A key witness for a man blaming use of Vioxx for his heart attack returned to the stand Tuesday, aggressively defending his prior testimony and his criticism of scientists at drugmaker Merck & Co., who he said knew of the painkiller’s risks before it went on sale in 1999.
In a testy series of exchanges that twice prompted warnings by Superior Court Judge Carol E. Higbee, Merck attorney Stephen Raber chipped away at the testimony of Dr. Benedict Lucchesi.
Lucchesi, an expert on the heart and the effects of medicines who teaches at the University of Michigan Medical School, said he hadn’t seen data from Merck studies comparing Vioxx to other painkillers.
Lucchesi also told jurors that he had not reviewed a document attached to a 1997 e-mail message from a Merck scientist that Lucchesi — in his testimony Friday — said showed Merck tried to alter the design of an upcoming study by giving aspirin to patients on Vioxx to protect their hearts.

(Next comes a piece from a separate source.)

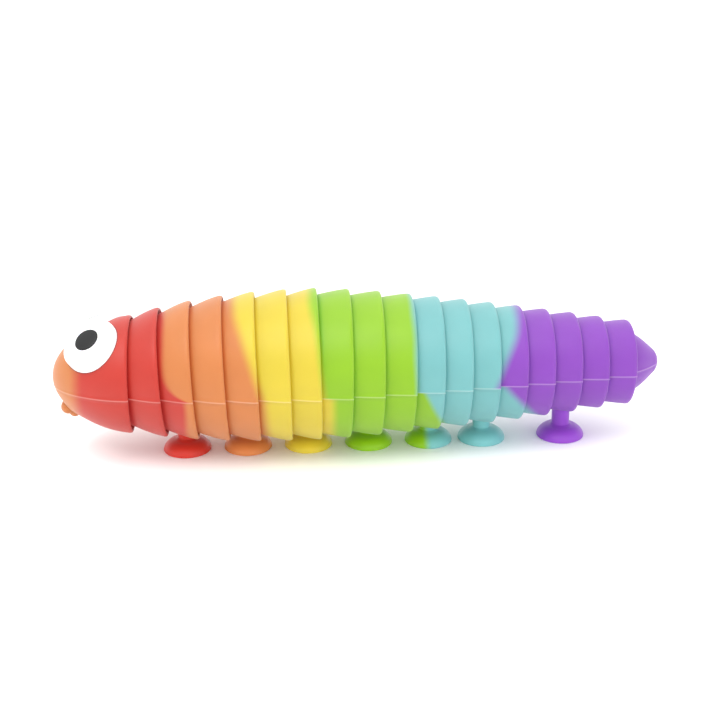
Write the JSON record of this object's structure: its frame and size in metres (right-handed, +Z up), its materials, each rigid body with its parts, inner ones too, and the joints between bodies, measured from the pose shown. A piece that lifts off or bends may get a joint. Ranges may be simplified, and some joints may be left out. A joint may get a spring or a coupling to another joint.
{
  "type": "segmented fidget grub",
  "caption": "Soft fidget grub of overlapping rings on hidden two-axis links, with bulging eyes, a cone tail and a row of suction cups",
  "frame": {"origin": "on the floor under the middle of the body, half way between nose and tail tip", "axes": "+X from head to tail, +Y to the left eye, +Z up"},
  "size_m": [0.1818, 0.0458, 0.0492],
  "materials": {
    "silicone_red": "matt soft silicone, slightly translucent",
    "silicone_orange": "matt soft silicone, slightly translucent",
    "silicone_yellow": "matt soft silicone, slightly translucent",
    "silicone_green": "matt soft silicone, slightly translucent",
    "silicone_cyan": "matt soft silicone, slightly translucent",
    "silicone_purple": "matt soft silicone, slightly translucent",
    "link_plastic": "moulded plastic",
    "eye_white": "smooth white silicone",
    "pupil_black": "smooth black silicone"
  },
  "bodies": {
    "head_body": {"head": "silicone_red", "eye_left": "eye_white", "eye_right": "eye_white", "pupil_left": "pupil_black", "pupil_right": "pupil_black"},
    "segment_ring_01": {"ring_01": "silicone_red"},
    "segment_ring_02": {"ring_02": "silicone_orange", "suction_cup_1": "silicone_orange"},
    "segment_ring_03": {"ring_03": "silicone_orange"},
    "segment_ring_04": {"ring_04": "silicone_yellow", "suction_cup_2": "silicone_yellow"},
    "segment_ring_05": {"ring_05": "silicone_yellow"},
    "segment_ring_06": {"ring_06": "silicone_yellow", "suction_cup_3": "silicone_yellow"},
    "segment_ring_07": {"ring_07": "silicone_green"},
    "segment_ring_08": {"ring_08": "silicone_green", "suction_cup_4": "silicone_green"},
    "segment_ring_09": {"ring_09": "silicone_green"},
    "segment_ring_10": {"ring_10": "silicone_cyan", "suction_cup_5": "silicone_cyan"},
    "segment_ring_11": {"ring_11": "silicone_cyan"},
    "segment_ring_12": {"ring_12": "silicone_cyan", "suction_cup_6": "silicone_cyan"},
    "segment_ring_13": {"ring_13": "silicone_purple"},
    "segment_ring_14": {"ring_14": "silicone_purple"},
    "segment_ring_15": {"ring_15": "silicone_purple", "suction_cup_7": "silicone_purple"},
    "segment_ring_16": {"ring_16": "silicone_purple"},
    "segment_ring_17": {"ring_17": "silicone_purple"},
    "tail_body": {"tail": "silicone_purple"},
    "link_01_body": {"link_01": "link_plastic"},
    "link_02_body": {"link_02": "link_plastic"},
    "link_03_body": {"link_03": "link_plastic"},
    "link_04_body": {"link_04": "link_plastic"},
    "link_05_body": {"link_05": "link_plastic"},
    "link_06_body": {"link_06": "link_plastic"},
    "link_07_body": {"link_07": "link_plastic"},
    "link_08_body": {"link_08": "link_plastic"},
    "link_09_body": {"link_09": "link_plastic"},
    "link_10_body": {"link_10": "link_plastic"},
    "link_11_body": {"link_11": "link_plastic"},
    "link_12_body": {"link_12": "link_plastic"},
    "link_13_body": {"link_13": "link_plastic"},
    "link_14_body": {"link_14": "link_plastic"},
    "link_15_body": {"link_15": "link_plastic"},
    "link_16_body": {"link_16": "link_plastic"},
    "link_17_body": {"link_17": "link_plastic"},
    "link_18_body": {"link_18": "link_plastic"}
  },
  "joints": [
    {"name": "yaw_01", "type": "hinge", "parent": "link_01_body", "child": "head_body", "pos_m": [-0.06185, 0, 0.0236], "axis": [0, 0, -1], "range_deg": [-5, 5]},
    {"name": "yaw_02", "type": "hinge", "parent": "link_02_body", "child": "segment_ring_01", "pos_m": [-0.05265, 0, 0.0236], "axis": [0, 0, -1], "range_deg": [-7, 7]},
    {"name": "yaw_03", "type": "hinge", "parent": "link_03_body", "child": "segment_ring_02", "pos_m": [-0.04345, 0, 0.0236], "axis": [0, 0, -1], "range_deg": [-7, 7]},
    {"name": "yaw_04", "type": "hinge", "parent": "link_04_body", "child": "segment_ring_03", "pos_m": [-0.03425, 0, 0.0236], "axis": [0, 0, -1], "range_deg": [-7, 7]},
    {"name": "yaw_05", "type": "hinge", "parent": "link_05_body", "child": "segment_ring_04", "pos_m": [-0.02505, 0, 0.0236], "axis": [0, 0, -1], "range_deg": [-7, 7]},
    {"name": "yaw_06", "type": "hinge", "parent": "link_06_body", "child": "segment_ring_05", "pos_m": [-0.01585, 0, 0.0236], "axis": [0, 0, -1], "range_deg": [-7, 7]},
    {"name": "yaw_07", "type": "hinge", "parent": "link_07_body", "child": "segment_ring_06", "pos_m": [-0.00665, 0, 0.0236], "axis": [0, 0, -1], "range_deg": [-7, 7]},
    {"name": "yaw_08", "type": "hinge", "parent": "link_08_body", "child": "segment_ring_07", "pos_m": [0.00255, 0, 0.0236], "axis": [0, 0, -1], "range_deg": [-7, 7]},
    {"name": "yaw_09", "type": "hinge", "parent": "link_09_body", "child": "segment_ring_08", "pos_m": [0.01175, 0, 0.0236], "axis": [0, 0, -1], "range_deg": [-7, 7]},
    {"name": "yaw_10", "type": "hinge", "parent": "segment_ring_09", "child": "link_10_body", "pos_m": [0.02095, 0, 0.0236], "axis": [0, 0, 1], "range_deg": [-7, 7]},
    {"name": "yaw_11", "type": "hinge", "parent": "segment_ring_10", "child": "link_11_body", "pos_m": [0.02915, 0, 0.0236], "axis": [0, 0, 1], "range_deg": [-7, 7]},
    {"name": "yaw_12", "type": "hinge", "parent": "segment_ring_11", "child": "link_12_body", "pos_m": [0.03685, 0, 0.0236], "axis": [0, 0, 1], "range_deg": [-7, 7]},
    {"name": "yaw_13", "type": "hinge", "parent": "segment_ring_12", "child": "link_13_body", "pos_m": [0.04455, 0, 0.0236], "axis": [0, 0, 1], "range_deg": [-7, 7]},
    {"name": "yaw_14", "type": "hinge", "parent": "segment_ring_13", "child": "link_14_body", "pos_m": [0.05225, 0, 0.0236], "axis": [0, 0, 1], "range_deg": [-7, 7]},
    {"name": "yaw_15", "type": "hinge", "parent": "segment_ring_14", "child": "link_15_body", "pos_m": [0.05995, 0, 0.0236], "axis": [0, 0, 1], "range_deg": [-7, 7]},
    {"name": "yaw_16", "type": "hinge", "parent": "segment_ring_15", "child": "link_16_body", "pos_m": [0.06765, 0, 0.0236], "axis": [0, 0, 1], "range_deg": [-7, 7]},
    {"name": "yaw_17", "type": "hinge", "parent": "segment_ring_16", "child": "link_17_body", "pos_m": [0.07535, 0, 0.0236], "axis": [0, 0, 1], "range_deg": [-7, 7]},
    {"name": "yaw_18", "type": "hinge", "parent": "segment_ring_17", "child": "link_18_body", "pos_m": [0.08305, 0, 0.0236], "axis": [0, 0, 1], "range_deg": [-7, 7]},
    {"name": "pitch_01", "type": "hinge", "parent": "segment_ring_01", "child": "link_01_body", "pos_m": [-0.06185, 0, 0.0236], "axis": [0, -1, 0], "range_deg": [-2, 3]},
    {"name": "pitch_02", "type": "hinge", "parent": "segment_ring_02", "child": "link_02_body", "pos_m": [-0.05265, 0, 0.0236], "axis": [0, -1, 0], "range_deg": [-4, 4]},
    {"name": "pitch_03", "type": "hinge", "parent": "segment_ring_03", "child": "link_03_body", "pos_m": [-0.04345, 0, 0.0236], "axis": [0, -1, 0], "range_deg": [-4, 4]},
    {"name": "pitch_04", "type": "hinge", "parent": "segment_ring_04", "child": "link_04_body", "pos_m": [-0.03425, 0, 0.0236], "axis": [0, -1, 0], "range_deg": [-4, 4]},
    {"name": "pitch_05", "type": "hinge", "parent": "segment_ring_05", "child": "link_05_body", "pos_m": [-0.02505, 0, 0.0236], "axis": [0, -1, 0], "range_deg": [-4, 4]},
    {"name": "pitch_06", "type": "hinge", "parent": "segment_ring_06", "child": "link_06_body", "pos_m": [-0.01585, 0, 0.0236], "axis": [0, -1, 0], "range_deg": [-4, 4]},
    {"name": "pitch_07", "type": "hinge", "parent": "segment_ring_07", "child": "link_07_body", "pos_m": [-0.00665, 0, 0.0236], "axis": [0, -1, 0], "range_deg": [-4, 4]},
    {"name": "pitch_08", "type": "hinge", "parent": "segment_ring_08", "child": "link_08_body", "pos_m": [0.00255, 0, 0.0236], "axis": [0, -1, 0], "range_deg": [-4, 4]},
    {"name": "pitch_09", "type": "hinge", "parent": "segment_ring_09", "child": "link_09_body", "pos_m": [0.01175, 0, 0.0236], "axis": [0, -1, 0], "range_deg": [-4, 4]},
    {"name": "pitch_10", "type": "hinge", "parent": "link_10_body", "child": "segment_ring_10", "pos_m": [0.02095, 0, 0.0236], "axis": [0, 1, 0], "range_deg": [-4, 4]},
    {"name": "pitch_11", "type": "hinge", "parent": "link_11_body", "child": "segment_ring_11", "pos_m": [0.02915, 0, 0.0236], "axis": [0, 1, 0], "range_deg": [-4, 2]},
    {"name": "pitch_12", "type": "hinge", "parent": "link_12_body", "child": "segment_ring_12", "pos_m": [0.03685, 0, 0.0236], "axis": [0, 1, 0], "range_deg": [-4, 2]},
    {"name": "pitch_13", "type": "hinge", "parent": "link_13_body", "child": "segment_ring_13", "pos_m": [0.04455, 0, 0.0236], "axis": [0, 1, 0], "range_deg": [-4, 4]},
    {"name": "pitch_14", "type": "hinge", "parent": "link_14_body", "child": "segment_ring_14", "pos_m": [0.05225, 0, 0.0236], "axis": [0, 1, 0], "range_deg": [-4, 4]},
    {"name": "pitch_15", "type": "hinge", "parent": "link_15_body", "child": "segment_ring_15", "pos_m": [0.05995, 0, 0.0236], "axis": [0, 1, 0], "range_deg": [-4, 4]},
    {"name": "pitch_16", "type": "hinge", "parent": "link_16_body", "child": "segment_ring_16", "pos_m": [0.06765, 0, 0.0236], "axis": [0, 1, 0], "range_deg": [-4, 4]},
    {"name": "pitch_17", "type": "hinge", "parent": "link_17_body", "child": "segment_ring_17", "pos_m": [0.07535, 0, 0.0236], "axis": [0, 1, 0], "range_deg": [-4, 4]},
    {"name": "pitch_18", "type": "hinge", "parent": "link_18_body", "child": "tail_body", "pos_m": [0.08305, 0, 0.0236], "axis": [0, 1, 0], "range_deg": [-4, 4]}
  ]
}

'They don't mind killing patients'
“They don’t mind killing patients,” Lucchesi had said about Merck scientists while on the stand Friday.
“You owe them an apology, don’t you?” Raber said Tuesday, adding the scientists believed at the time that Vioxx was safe.
“I don’t know that I owe them an apology,” Lucchesi said.
“You jumped to conclusions before you ever knew what they were talking about,” Raber said.
The exchanges between Lucchesi — who had testified in a previous Vioxx trial — and the Merck attorney triggered several objections from plaintiff’s attorney Chris Seeger and prompted Higbee to caution Raber.
Raber raised his voice while questioning Lucchesi about an outside researcher’s study that appeared to support a Merck theory proposed after publication of a 2000 company study that triggered the first public alarms about the safety of Vioxx.
“Does he have to scream at him, your honor?” Seeger said.
After another Seeger objection, Higbee told the two attorneys, “Let’s not attack each other.”
Seeger represents 60-year-old Boise, Idaho, postal worker Frederick “Mike” Humeston, who survived a September 2001 heart attack that has left him frequently fatigued and reliant on heart medications. Merck argues that excess weight and other cardiac risk factors, not Vioxx, caused Humeston’s heart attack.
The 2000 study found Vioxx users suffered many more heart attacks and other cardiovascular problems than study participants taking naproxen, an older painkiller. Merck then argued, without proof, the result was due to naproxen preventing cardiac problems, not side effects of Vioxx. A year later, the Food and Drug Administration had Merck add cardiac warnings to the Vioxx label.
But Raber said the FDA had determined on four separate occasions that Vioxx was “safe and effective.”
On Monday, Lucchesi testified that intermittent use of the drug — or even a day’s use — could cause a heart attack because Vioxx takes about 85 hours to clear out of the blood. That could be a key point in the trial, as Humeston had a heart attack after taking Vioxx for only two months and skipping some doses.
Vioxx, launched in May 1999, had peak sales of $2.5 billion in 2003. It was pulled from the market in September 2004 by Whitehouse Station-based Merck after research showed the drug doubled the risk of heart attack and stroke after 18 months’ use.
Plaintiff attorneys and some doctors have argued Merck knew the risks of Vioxx at least a few years before it took the drug off the market, yet downplayed its dangers and kept aggressively promoting the drug. Attorneys for Merck say the company acted responsibly, putting patients first and pulling the drug once the risks surfaced.
Merck faces more than 5,000 lawsuits filed in state and federal courts — about half of them in New Jersey state courts — by former Vioxx users alleging the medicine harmed them.
The first trial ended last month when a Texas jury stunned Merck with a $253 million liability verdict, which will be slashed to about $26 million because Texas caps punitive damages. Merck plans to appeal.